━━━━━ Information shown ━━━━━
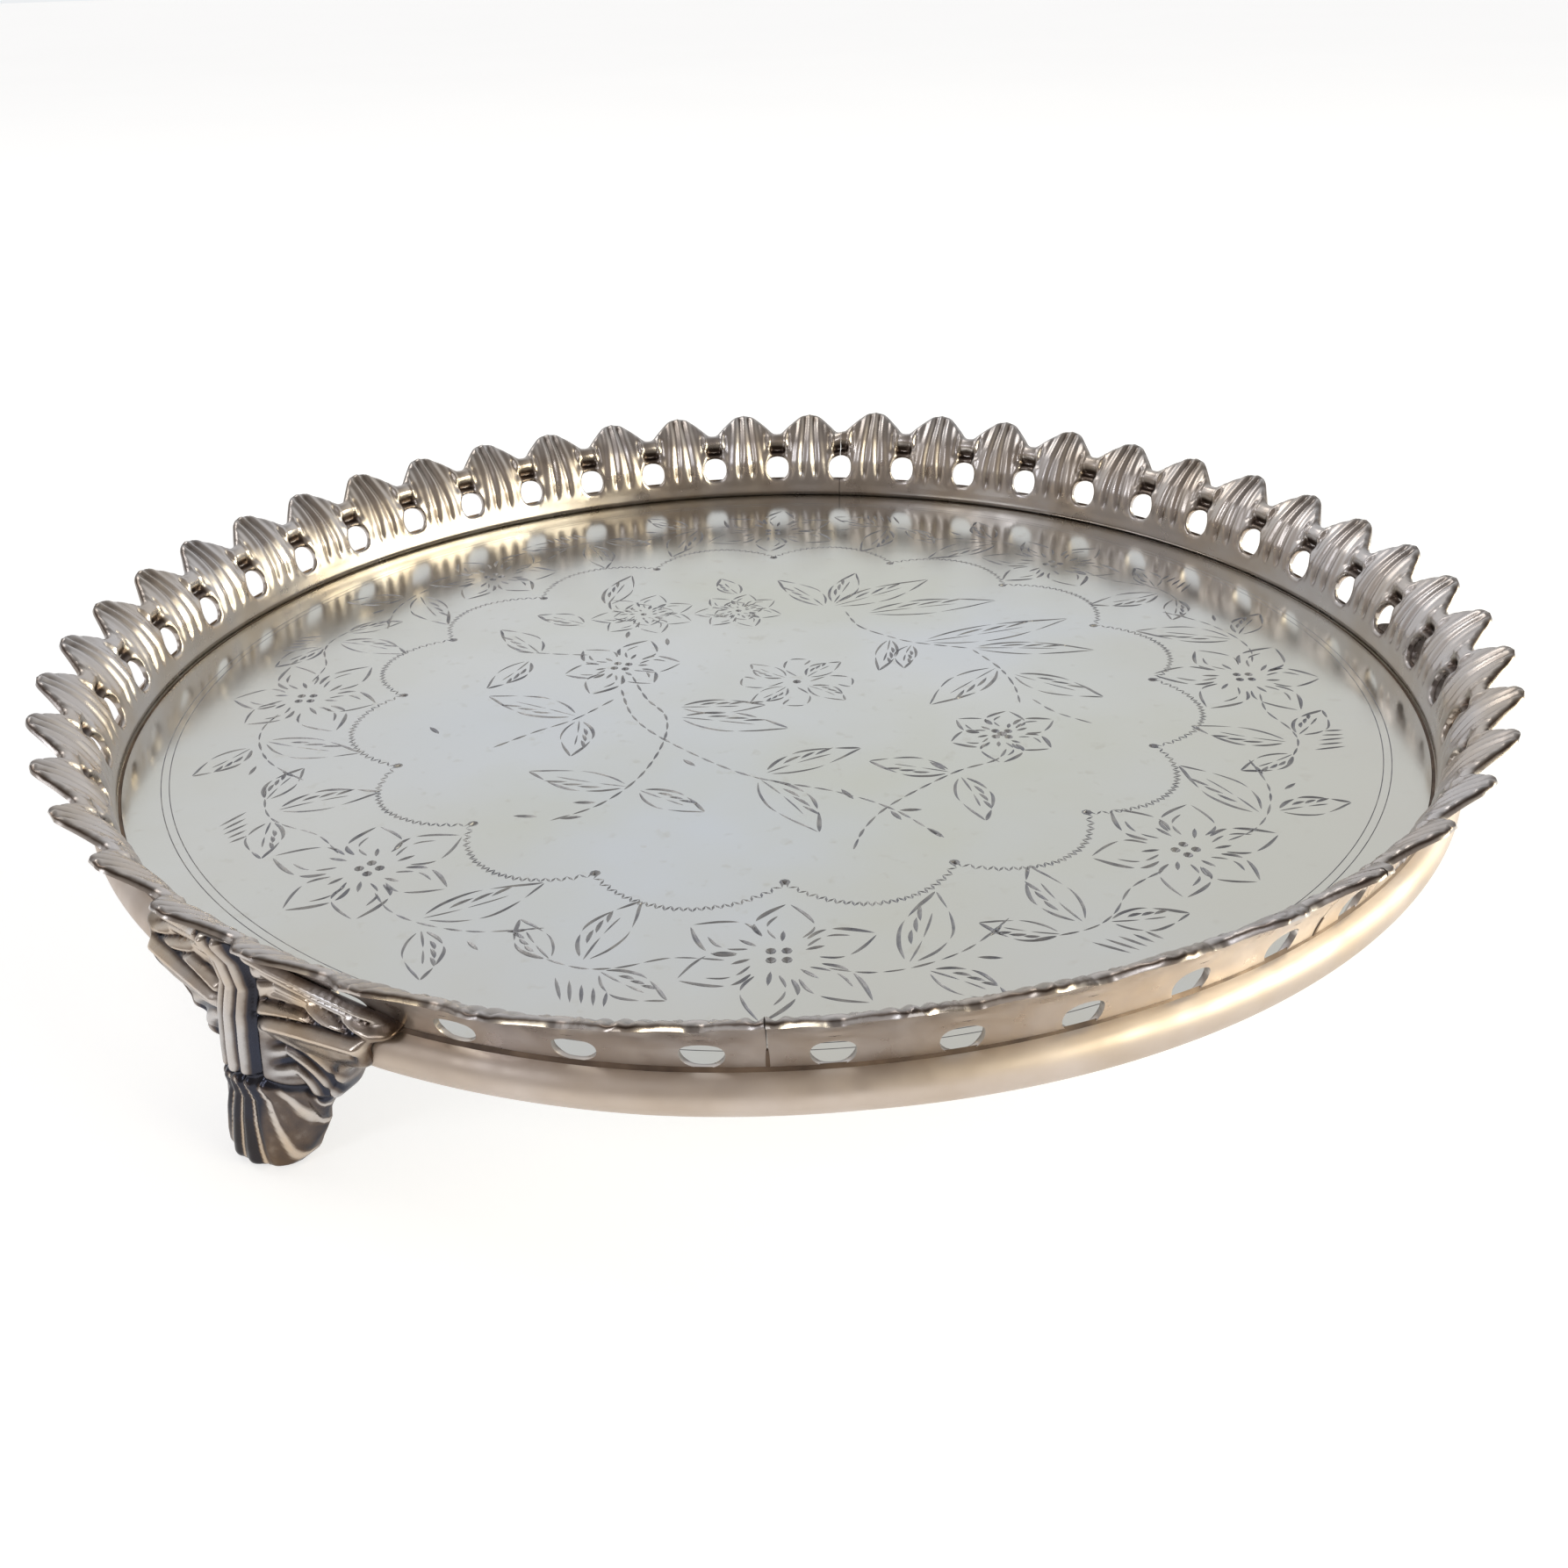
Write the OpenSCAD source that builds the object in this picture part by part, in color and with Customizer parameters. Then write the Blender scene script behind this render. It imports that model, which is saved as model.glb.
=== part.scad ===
// Round footed salver with a pierced leaf gallery, a half-round apron and three cast feet.
// Origin: on the table, under the middle of the plate. +Z up, millimetres.

/* [Plate] */
// Diameter of the flat plate that is seen inside the gallery
plate_d = 280; // [260:5:300]
// Thickness of the plate
plate_t = 1.4; // [1:0.1:2]
// Height of the plate's upper face above the table
plate_top = 28; // [28:1:34]
// Distance from the plate's edge to the engraved border circle
border_inset = 8; // [6:1:12]

/* [Gallery] */
// Number of leaves round the gallery
leaves = 47; // [47:1:47]
// Radius of the hollow curve that the gallery wall follows
flare_r = 26; // [24:0.5:28]
// Thickness of the gallery wall
wall_t = 1.1; // [0.8:0.1:1.4]
// Radius at which the leaf tips end
tip_r = 152.5; // [151:0.5:153]
// Diameter of the round piercing between two leaves
hole_d = 7.2; // [6:0.2:8]
// Height of the piercings' centres above the plate
hole_h = 8.2; // [8:0.1:9]
// Height of the notch between two leaf tips above the plate
notch_h = 17; // [16:0.2:18]

/* [Apron] */
// Radius of the half-round apron moulding
apron_r = 4; // [3.8:0.1:4.4]
// Thickness of the apron's metal
apron_t = 1.1; // [0.8:0.1:1.4]

/* [Feet] */
// Direction of the front left foot, counter-clockwise from +X
foot_azimuth = 234; // [225:1:245]
// Radius of the leg in plan
leg_r = 10; // [9:0.5:11]
// Thickness of the cast wings
wing_t = 2.2; // [1.8:0.1:2.6]
// Number of flutes on the leg
flutes = 5; // [3:2:5]

/* [Hidden] */
$fn = 180;

silver = [0.78, 0.77, 0.73];
dull_silver = [0.66, 0.62, 0.58];

seat_r = plate_d / 2;                 // inner foot of the gallery wall
plate_r = seat_r + 1.4;               // the plate runs on under the gallery
flare_x = seat_r + 0.2 + flare_r;     // centre of the wall's hollow curve
flare_out = flare_r - wall_t;         // the same curve on the outside of the wall
pitch = 360 / leaves;
leaf_zero = 1.2;                      // direction of leaf number 0

groove_w = 0.6;                       // engraved border: two fine grooves
groove_d = 0.25;
groove_gap = 1.6;

bead_r = 1.5;                         // rolled edge on the leaf tips
bead_h = 21.9;

apron_x = seat_r + 1.2;               // centre of the apron's half round
apron_z = plate_top + 0.6;
apron_inner = seat_r + 1.8;           // where its lip meets the gallery
ledge_in = seat_r - 1.2;              // flat ledge that carries the plate
ledge_out = seat_r + 2.8;
ledge_t = 1.2;

wing_span = 26;                       // degrees from wing tip to wing tip
leg_x = tip_r - 0.5 - leg_r;          // centre of the leg in plan
lug_in = 128;                         // solder lug under the plate
lug_w = 18;
lug_gap = 3.6;                        // the lug passes this far under the plate's top
lug_t = 2;
flute_r = 1.3;
flute_step = 26;                      // degrees between two flutes
hollow_r = 6;                         // the casting is hollow behind the leg

function leaf_angle(k) = leaf_zero + k * pitch;

// The back foot stands behind the middle of a leaf, so that its stem rises between piercings
back_leaf = round((foot_azimuth + 240 - leaf_zero) / pitch);

// Right half of the foot seen from outside: across, height above the plate's upper face.
// Front feet have a long leaf on the gallery wall; the back foot has only its stem there.
LEAF_HALF = [[3, 18.6], [5.5, 15.8], [9, 13.6], [15, 10.8], [22, 8.8], [28, 6.8], [30, 5]];
STEM_HALF = [[2.6, 18.6], [4.2, 16], [4.2, 3.4], [7, 2]];
LOWER_HALF = [[28.5, 2], [25, -1.5], [21.5, -4.5], [18.8, -8], [16.4, -12.5], [13.8, -15.2],
              [10.2, -17.2], [8.2, -21.5], [6.8, -25.5], [6.2, -28]];

// The leg seen from the side: radius, height above the plate's upper face
LEG_SIDE = [[143.5, 6], [147.6, 6], [149.4, 1], [150.2, -5], [150.9, -12], [151.5, -19],
            [152, -24], [151.6, -28], [142.6, -28], [142.2, -24.5], [140.8, -21], [141.2, -18],
            [139.6, -14], [138.8, -9], [139.4, -4.5], [143.5, -4.5]];

// Notch between two leaf tips, seen from outside: across, height above the plate's upper face
NOTCH_HALF = [[2, notch_h], [4.6, notch_h + 1], [6.4, notch_h + 3], [7.6, notch_h + 4.8],
              [10.2, notch_h + 6.4], [10.2, notch_h + 12]];

function mirrored(half) = concat(half, [for (i = [len(half) - 1:-1:0]) [-half[i][0], half[i][1]]]);

// ---- plate ------------------------------------------------------------------------------

module border_groove(r) {
    translate([r - groove_w / 2, plate_top - groove_d]) square([groove_w, 1]);
}

module salver_plate() {
    color(silver)
        rotate_extrude()
            difference() {
                translate([0, plate_top - plate_t]) square([plate_r, plate_t]);
                border_groove(seat_r - border_inset);
                border_groove(seat_r - border_inset - groove_gap);
            }
}

// ---- apron ------------------------------------------------------------------------------

module apron_section() {
    intersection() {
        translate([apron_x, apron_z])
            difference() {
                circle(r = apron_r);
                circle(r = apron_r - apron_t);
            }
        translate([apron_inner, apron_z - 2 * apron_r]) square([3 * apron_r, 4 * apron_r]);
    }
    translate([ledge_in, plate_top - plate_t - ledge_t]) square([ledge_out - ledge_in, ledge_t]);
}

module apron_moulding() {
    color(dull_silver) rotate_extrude() apron_section();
}

// ---- gallery ----------------------------------------------------------------------------

// A strip of the wall's hollow curve between two radii and two heights above the plate
module flare_section(r_out, r_in, low, high) {
    intersection() {
        translate([flare_x, plate_top])
            difference() {
                circle(r = r_out);
                circle(r = r_in);
            }
        translate([seat_r - 2, plate_top + low]) square([tip_r - bead_r - seat_r + 2, high - low]);
    }
}

module arc_of(from, to) {
    rotate([0, 0, from]) rotate_extrude(angle = to - from) children();
}

module piercing() {
    translate([seat_r - 5, 0, plate_top + hole_h])
        rotate([0, 90, 0]) cylinder(d = hole_d, h = 20);
}

module notch() {
    translate([seat_r, 0, plate_top])
        rotate([90, 0, 90]) linear_extrude(20) polygon(mirrored(NOTCH_HALF));
}

// Rolled edge that stiffens the leaf tips
module rim_bead() {
    translate([tip_r - bead_r, plate_top + bead_h]) circle(r = bead_r, $fn = 48);
}

// One length of gallery, from leaf number k0 to leaf number k1; a half is a piercing
module gallery_strip(k0, k1) {
    difference() {
        arc_of(leaf_angle(k0), leaf_angle(k1)) {
            flare_section(flare_r, flare_out, 0, flare_r);
            rim_bead();
        }
        for (k = [floor(k0) + 0.5:k1 + 0.1])
            rotate([0, 0, leaf_angle(k)]) {
                piercing();
                notch();
            }
    }
}

module gallery_strip_left() {
    color(dull_silver) gallery_strip(10.5, 35);
}

module gallery_strip_right() {
    color(dull_silver) gallery_strip(-7, 10.5);
}

module gallery_strip_front() {
    color(dull_silver) gallery_strip(-12, -7);
}

// ---- feet -------------------------------------------------------------------------------

// What the foot must leave free: the apron and everything inside the gallery's outer face
module foot_clearance() {
    rotate([0, 0, -20]) rotate_extrude(angle = 40) {
        translate([apron_x, apron_z]) circle(r = apron_r);
        difference() {
            translate([ledge_in, plate_top - 1]) square([tip_r - ledge_in, flare_r]);
            translate([flare_x, plate_top]) circle(r = flare_out);
        }
    }
}

module wing_section() {
    flare_section(flare_out + 0.2, flare_out - wing_t, 4, 19);
    translate([apron_x, apron_z])
        intersection() {
            difference() {
                circle(r = apron_r + wing_t);
                circle(r = apron_r - 0.2);
            }
            translate([1, -apron_r - 1]) square([3 * apron_r, 2 * apron_r + 1]);
        }
    translate([0, plate_top])
        polygon([[141.6, -3], [146, -3], [144.6, -9], [143, -18], [140.5, -18], [141, -9]]);
}

module foot_outline(upper_half) {
    translate([lug_in, 0, plate_top])
        rotate([90, 0, 90])
            linear_extrude(tip_r - lug_in) polygon(mirrored(concat(upper_half, LOWER_HALF)));
}

module leg() {
    difference() {
        intersection() {
            translate([0, leg_r, plate_top])
                rotate([90, 0, 0]) linear_extrude(2 * leg_r) polygon(LEG_SIDE);
            translate([leg_x, 0, 0]) cylinder(r = leg_r, h = plate_top + flare_r);
        }
        translate([leg_x - 2.5, 0, 3]) cylinder(r = hollow_r, h = plate_top - 9);
        for (i = [0:flutes - 1])
            rotate_about_leg((i - (flutes - 1) / 2) * flute_step)
                cylinder(r = flute_r, h = plate_top - 7);
    }
}

module rotate_about_leg(a) {
    translate([leg_x, 0, 2]) rotate([0, 0, a]) translate([leg_r + 0.6, 0, 0]) children();
}

module solder_lug() {
    translate([lug_in, -lug_w / 2, plate_top - lug_gap - lug_t])
        cube([apron_x - lug_in, lug_w, lug_t]);
    translate([lug_in, -lug_w / 2, plate_top - lug_gap - lug_t])
        cube([ledge_in - 0.1 - lug_in, lug_w, lug_t + lug_gap - plate_t]);
}

module foot(azimuth, upper_half) {
    color(dull_silver)
        rotate([0, 0, azimuth])
            difference() {
                union() {
                    intersection() {
                        arc_of(-wing_span / 2, wing_span / 2) wing_section();
                        foot_outline(upper_half);
                    }
                    intersection() {
                        leg();
                        foot_outline(upper_half);
                    }
                    solder_lug();
                }
                foot_clearance();
            }
}

module foot_front_left() {
    foot(foot_azimuth, LEAF_HALF);
}

module foot_right() {
    foot(foot_azimuth + 120, LEAF_HALF);
}

module foot_back() {
    foot(leaf_angle(back_leaf), STEM_HALF);
}

salver_plate();
apron_moulding();
gallery_strip_left();
gallery_strip_right();
gallery_strip_front();
foot_front_left();
foot_right();
foot_back();
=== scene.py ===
import math
import random

import bpy
from mathutils import Matrix, Vector
from mathutils.geometry import delaunay_2d_cdt


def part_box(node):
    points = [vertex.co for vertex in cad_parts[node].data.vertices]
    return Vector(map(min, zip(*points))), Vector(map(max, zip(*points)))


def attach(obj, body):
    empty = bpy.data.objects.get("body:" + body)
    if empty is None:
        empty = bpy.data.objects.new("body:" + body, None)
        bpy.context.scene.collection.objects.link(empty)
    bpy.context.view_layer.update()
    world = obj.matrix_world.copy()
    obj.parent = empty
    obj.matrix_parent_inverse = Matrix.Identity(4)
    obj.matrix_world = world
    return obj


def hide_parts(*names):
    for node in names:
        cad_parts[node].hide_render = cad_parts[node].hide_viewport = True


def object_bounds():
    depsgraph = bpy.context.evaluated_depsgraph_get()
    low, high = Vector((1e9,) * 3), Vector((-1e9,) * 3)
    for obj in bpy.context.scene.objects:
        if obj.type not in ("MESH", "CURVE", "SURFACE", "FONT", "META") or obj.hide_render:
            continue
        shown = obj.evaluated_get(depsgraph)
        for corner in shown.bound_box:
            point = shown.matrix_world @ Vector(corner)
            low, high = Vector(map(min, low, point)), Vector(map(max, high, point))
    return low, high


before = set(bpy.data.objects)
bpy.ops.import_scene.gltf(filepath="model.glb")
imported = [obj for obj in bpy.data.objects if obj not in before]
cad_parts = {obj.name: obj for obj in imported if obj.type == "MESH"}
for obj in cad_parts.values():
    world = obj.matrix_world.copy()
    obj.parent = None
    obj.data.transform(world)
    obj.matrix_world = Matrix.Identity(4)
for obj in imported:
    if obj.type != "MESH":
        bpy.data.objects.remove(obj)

# A round footed salver. Lengths are in millimetres until a mesh is made; heights called
# "above the plate" start at the plate's upper face. Places come from the CAD frame.

MM = 0.001
CAD_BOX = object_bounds()
EDGE_GAP = 0.06                         # the visual leaf tips stay this far inside the CAD box
random.seed(12)

# ---- sizes taken from the frame ---------------------------------------------------------

plate_low, plate_high = (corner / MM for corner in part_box("salver_plate"))
apron_low, apron_high = (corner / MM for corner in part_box("apron_moulding"))
PLATE_TOP = plate_high.z
PLATE_BOTTOM = plate_low.z
PLATE_R = plate_high.x
SEAT_R = PLATE_R - 1.4                  # inner foot of the gallery wall
TIP_R = CAD_BOX[1].x / MM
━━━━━
__Short problem__:
Exactly the lines from the line containing "module foot(azimuth, upper_half)" to the line containing "Vector(map(max, high, point))", both included, are to be set down; no other line belongs in the answer.

__Task response__:
module foot(azimuth, upper_half) {
    color(dull_silver)
        rotate([0, 0, azimuth])
            difference() {
                union() {
                    intersection() {
                        arc_of(-wing_span / 2, wing_span / 2) wing_section();
                        foot_outline(upper_half);
                    }
                    intersection() {
                        leg();
                        foot_outline(upper_half);
                    }
                    solder_lug();
                }
                foot_clearance();
            }
}

module foot_front_left() {
    foot(foot_azimuth, LEAF_HALF);
}

module foot_right() {
    foot(foot_azimuth + 120, LEAF_HALF);
}

module foot_back() {
    foot(leaf_angle(back_leaf), STEM_HALF);
}

salver_plate();
apron_moulding();
gallery_strip_left();
gallery_strip_right();
gallery_strip_front();
foot_front_left();
foot_right();
foot_back();
=== scene.py ===
import math
import random

import bpy
from mathutils import Matrix, Vector
from mathutils.geometry import delaunay_2d_cdt


def part_box(node):
    points = [vertex.co for vertex in cad_parts[node].data.vertices]
    return Vector(map(min, zip(*points))), Vector(map(max, zip(*points)))


def attach(obj, body):
    empty = bpy.data.objects.get("body:" + body)
    if empty is None:
        empty = bpy.data.objects.new("body:" + body, None)
        bpy.context.scene.collection.objects.link(empty)
    bpy.context.view_layer.update()
    world = obj.matrix_world.copy()
    obj.parent = empty
    obj.matrix_parent_inverse = Matrix.Identity(4)
    obj.matrix_world = world
    return obj


def hide_parts(*names):
    for node in names:
        cad_parts[node].hide_render = cad_parts[node].hide_viewport = True


def object_bounds():
    depsgraph = bpy.context.evaluated_depsgraph_get()
    low, high = Vector((1e9,) * 3), Vector((-1e9,) * 3)
    for obj in bpy.context.scene.objects:
        if obj.type not in ("MESH", "CURVE", "SURFACE", "FONT", "META") or obj.hide_render:
            continue
        shown = obj.evaluated_get(depsgraph)
        for corner in shown.bound_box:
            point = shown.matrix_world @ Vector(corner)
            low, high = Vector(map(min, low, point)), Vector(map(max, high, point))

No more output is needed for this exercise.